Rule 6(1)(p) states that: “No programme should be carried in the cable service which contains live coverage of any anti-terrorist operation by security forces, wherein media coverage shall be restricted to periodic briefing by an officer designated by the appropriate Government, till such operation concludes.

Explanation: For the purposes of this clause, it is clarified that “anti-terrorist operation” means such operation undertaken to bring terrorists to justice, which includes all engagements involving justifiable use of force between security forces and terrorists.”

Rule 6(1)(p), though necessary to regulate overzealous media coverage especially during incidents like terrorist attacks, is vague and ambiguous in its phrasing. The term ‘live coverage’ has not been defined in the Cable TV Rules, which makes it difficult to assess its precise meaning and scope. It is unclear whether ‘live coverage’ means only live video feed of the operations or whether live updates through media reporting without visuals will also be considered ‘live coverage’.

Further, the explanation to Rule 6(1)(p) also leaves a lot of room for subjective interpretation. It is unclear whether the expression “to bring terrorists to justice” implies the counter operations should result in fatalities of the terrorists or if the intention is to include the coverage of the trial and conviction of the terrorists, if they were caught alive. If so, it would be highly impractical to bar such coverage under Rule 6(1)(p). The inherent vagueness of this provision gives wide discretion to the governmental authorities to decide whether channels have violated the provisions of the Code.

In this context, it is important to highlight that the Supreme Court had struck down Section 66A of the Information and Technology Act, 2000 in the case of Shreya Singhal vs. Union of India, on the ground of being vague and overboard. The Court had held that the vague and imprecise nature of the provision had a chilling effect on the freedom of speech and expression. Following from this, it will be interesting to see the stand of the Supreme Court when it tests the constitutionality of Rule 6(1)(p) in light of the strict standards laid down in Shreya Singhal and a spate of other judgments.

Freedom of Speech under Article 19(1)(a)

The right of the media to report news is rooted in the fundamental right to free speech and expression guaranteed under Article 19(1)(a) of the Constitution of India. Every right has a corresponding duty, and accordingly, the right of the media to report news is accompanied by a duty to function responsibly while reporting information in the interest of the public. The freedom of the media is not absolute or unbridled, and reasonable restrictions can be placed on it under Article 19(2).

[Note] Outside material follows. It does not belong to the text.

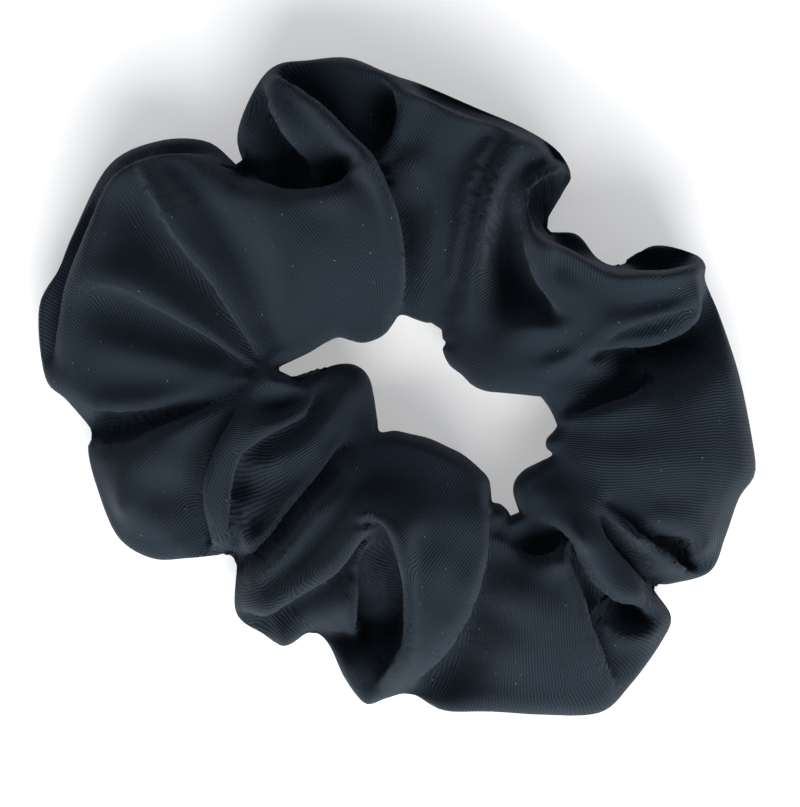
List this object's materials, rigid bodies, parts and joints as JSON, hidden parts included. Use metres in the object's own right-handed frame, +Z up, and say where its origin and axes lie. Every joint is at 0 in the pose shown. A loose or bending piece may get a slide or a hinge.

In the present case, it can be argued that Rule 6(1)(p) fails to pass the scrutiny of Article 19(2) due to inherent vagueness in the text of the provision. However, the Supreme Court may be reluctant to deem the provision unconstitutional. This reluctance was demonstrated for instance, when the challenge to the constitutionality of the Cinematograph Act, 1952 and its attendant guidelines, for containing vague restrictions in the context of certifying films, was dismissed by the Supreme Court. The Censor Board has used the wide discretion available to it for placing unreasonable restrictions while certifying films. If the Supreme Court continues to allow such restrictions on the freedom of speech and expression, the Programme Code is likely to survive judicial scrutiny.

Who should regulate?

Another important issue that the Supreme Court should decide in the present case is whether the MIB had the power to impose such a ban on NDTV India. Under the current regulatory regime, there are no statutory bodies governing media infractions. However, there are self-regulatory bodies like the News Broadcast Standards Authority (NBSA) and the Broadcasting Content Complaint’s Council (BCCC).The NBSA is an independent body set up by the News Broadcasters Association for regulating news and current affairs channels. The BCCC is a complaint redressal system established by the Indian Broadcasting Foundation for the non-news sector and is headed by retired judges of the Supreme Court and High Courts. Both the NBSA and the BCCC regularly look into complaints regarding violations of the Programme Code. These bodies are also authorized to issue advisories, condemn, levy penalties and direct channels to be taken off air if found in contravention of the Programme Code.

The decision of the MIB was predicated on the recommendation made by IMC which comprises solely of government officials with no journalistic or legal background. The MIB should have considered referring the matter to a regulatory body with domain expertise like the NBSA that addresses such matters on a regular basis or at least should have sought their opinion before arriving at its decision.

Way Forward

Freedom of expression of the press and the impartial and fair scrutiny of government actions and policies is imperative for a healthy democracy. Carte blanche powers with the government to regulate the media as stipulated by Cable TV Act without judicial or other oversight mechanisms pose a serious threat to free speech and the independence of the fourth estate.

The imposition of the ban against NDTV India by the MIB under vague and uncertain provisions can be argued as a case of regulatory overreach and insidious censorship. The perils of such executive intrusion on the freedom of the media will have a chilling effect on the freedom of speech. This can impact the vibrancy of the public discourse and the free flow of information and ideas which sustains a democracy. Although the governmental decision has been stayed, the Supreme Court should intervene and clarify the import of the vague terms used in the Programme Code to ensure that the freedom of the press is not compromised and fair and impartial news reporting is not stifled under the threat of executive action.